Cielito Lindo Mexican Gastronomy
3672 J St., Sacramento, www.cielitolindo.us, 916-736-2506
Hours: 11:30 a.m.-9 p.m. Monday-Thursday, 11:30 a.m.-10 p.m. Friday-Saturday. Closed Sunday.
Beverage options: Bottled Modelo, Negra Modelo and Victoria. San Antonio Winery chardonnay, cabernet and (bottled) sangria.
Vegetarian friendly: Yes.
Gluten-free options: No
Noise level: Moderate
Ambiance: Owner/chef Ramiro Alarcon turned parts of the kitchen into dining areas after an April 2014 fire, and painted the walls bright colors. But the interior lighting is way too bright at night, spotlighting the modest origins of a building that once housed a KFC.

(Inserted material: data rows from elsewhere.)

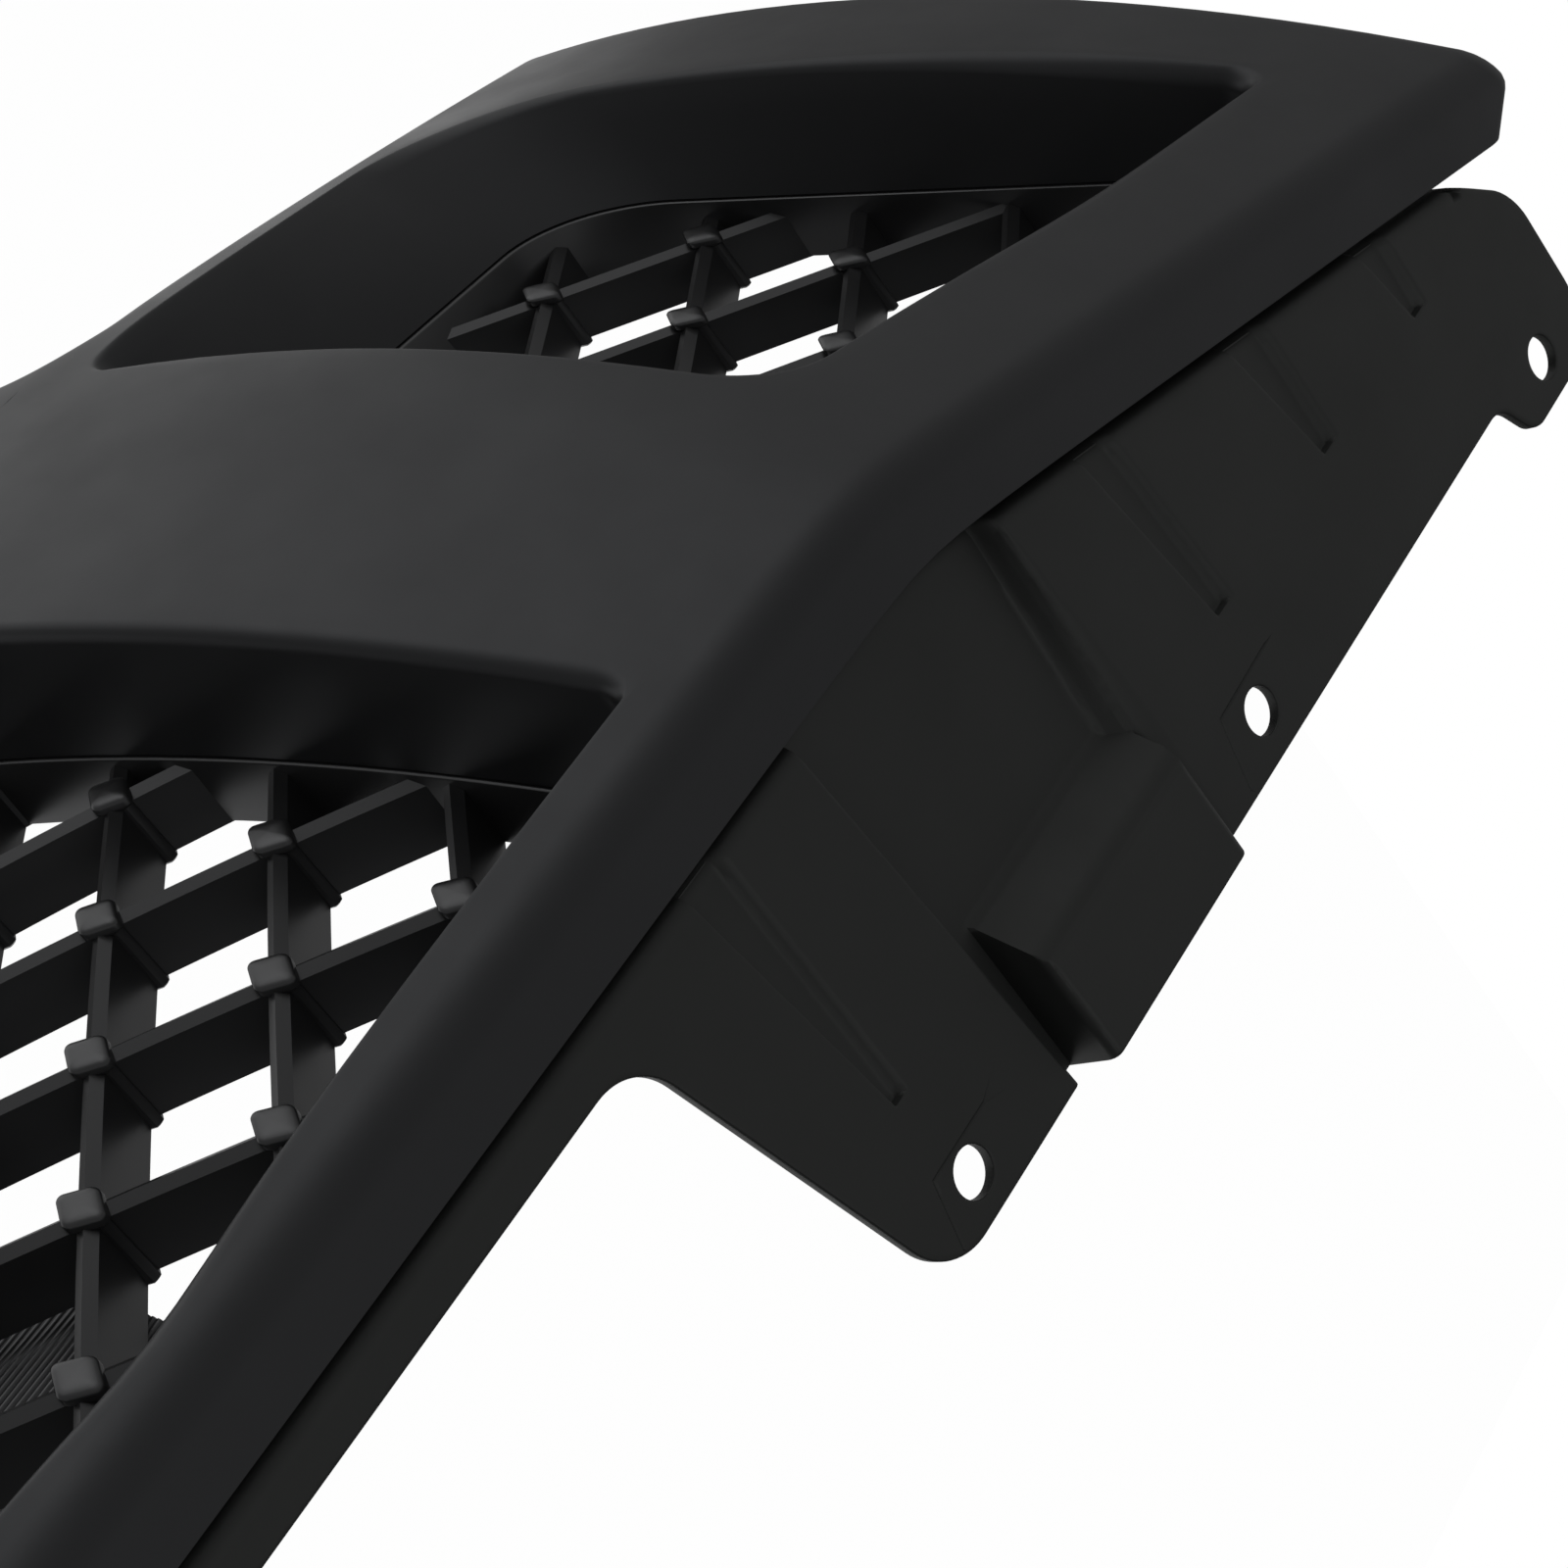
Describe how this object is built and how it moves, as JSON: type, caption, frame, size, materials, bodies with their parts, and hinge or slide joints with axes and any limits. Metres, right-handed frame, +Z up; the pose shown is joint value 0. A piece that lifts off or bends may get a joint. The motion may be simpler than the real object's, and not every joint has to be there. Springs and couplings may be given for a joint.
{
  "type": "vehicle front grille",
  "caption": "Crowned, swept vehicle grille surround with diamond-lattice inserts behind its openings and a flanged mounting panel along the top.",
  "frame": {"origin": "underside of the top mounting panel's front strip, at the middle of the grille's width", "axes": "+X to the vehicle's left, +Y towards the vehicle's rear (the grille faces -Y), +Z up"},
  "size_m": [1.0612, 0.2588, 0.3244],
  "materials": {
    "surround_plastic": "fine-grained satin black moulded plastic",
    "lattice_plastic": "satin black moulded plastic",
    "panel_plastic": "matte black moulded plastic",
    "zinc_steel": "zinc-plated screws",
    "spring_steel": "phosphated spring steel"
  },
  "bodies": {
    "root": {"surround_frame": "surround_plastic", "mesh_insert_centre": "lattice_plastic", "mesh_insert_left": "lattice_plastic", "mesh_insert_right": "lattice_plastic", "top_mounting_panel": "panel_plastic", "badge_backing_plate": "lattice_plastic", "centre_insert_screw_1": "zinc_steel", "centre_insert_screw_2": "zinc_steel", "centre_insert_screw_3": "zinc_steel", "centre_insert_screw_4": "zinc_steel", "centre_insert_screw_5": "zinc_steel", "centre_insert_screw_6": "zinc_steel", "left_insert_screw_1": "zinc_steel", "left_insert_screw_2": "zinc_steel", "left_insert_screw_3": "zinc_steel", "left_insert_screw_4": "zinc_steel", "right_insert_screw_1": "zinc_steel", "right_insert_screw_2": "zinc_steel", "right_insert_screw_3": "zinc_steel", "right_insert_screw_4": "zinc_steel", "panel_screw_1": "zinc_steel", "panel_screw_2": "zinc_steel", "panel_screw_3": "zinc_steel", "panel_screw_4": "zinc_steel", "panel_screw_5": "zinc_steel", "panel_screw_6": "zinc_steel", "panel_screw_7": "zinc_steel", "panel_screw_8": "zinc_steel", "badge_plate_screw_1": "zinc_steel", "badge_plate_screw_2": "zinc_steel", "lower_spring_clip_1": "spring_steel", "lower_spring_clip_2": "spring_steel", "lower_spring_clip_3": "spring_steel", "lower_spring_clip_4": "spring_steel"}
  },
  "joints": []
}
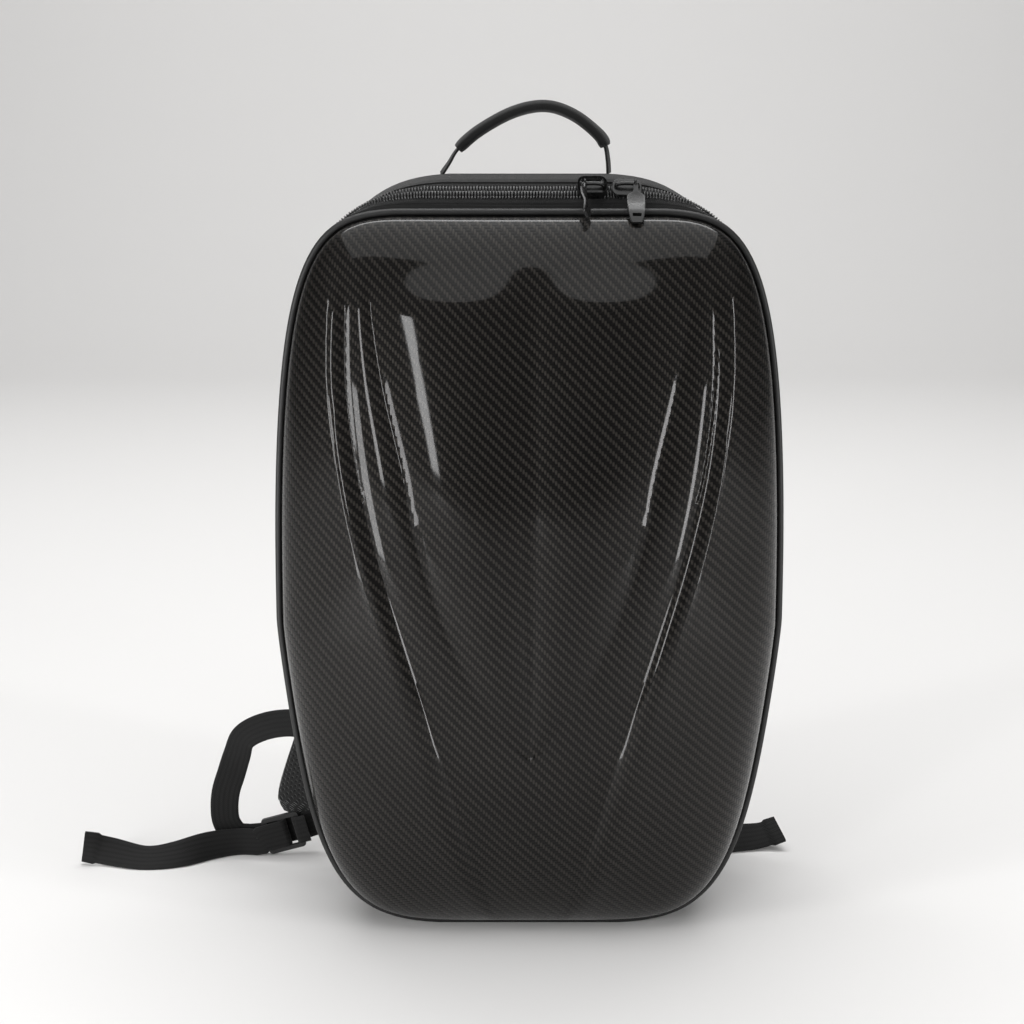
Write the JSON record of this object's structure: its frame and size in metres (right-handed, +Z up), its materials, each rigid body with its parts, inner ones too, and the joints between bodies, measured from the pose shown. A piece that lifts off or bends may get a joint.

Alarcon’s food is top-notch, servers are warm, friendly and efficient, and there’s an underdog quality to the space that holds its own appeal.
Several of the dishes we tried were exceptional, from the enfrijoladas de pollo (chicken enchiladas with black bean sauce) to a tapas appetizer and chicken with moles poblano and green. But the rib-eye, at $25 the most expensive item on the menu, disappointed.
Service ☆☆☆ 1/2
Standout. Servers remembered us, and what we had ordered, from one visit to the next. Service was quick apart from one dinner visit, when the check took too long to arrive.
Value ☆☆ 1/2
Though I find the space charming, even when over-lit, it’s not quite at fine-dining level. So some prices seem a bit high. But Cielito Lindo offers a daily $10 lunch special that includes an entree (the excellent enfrijoladas de pollo on Thursday), plus a soft drink.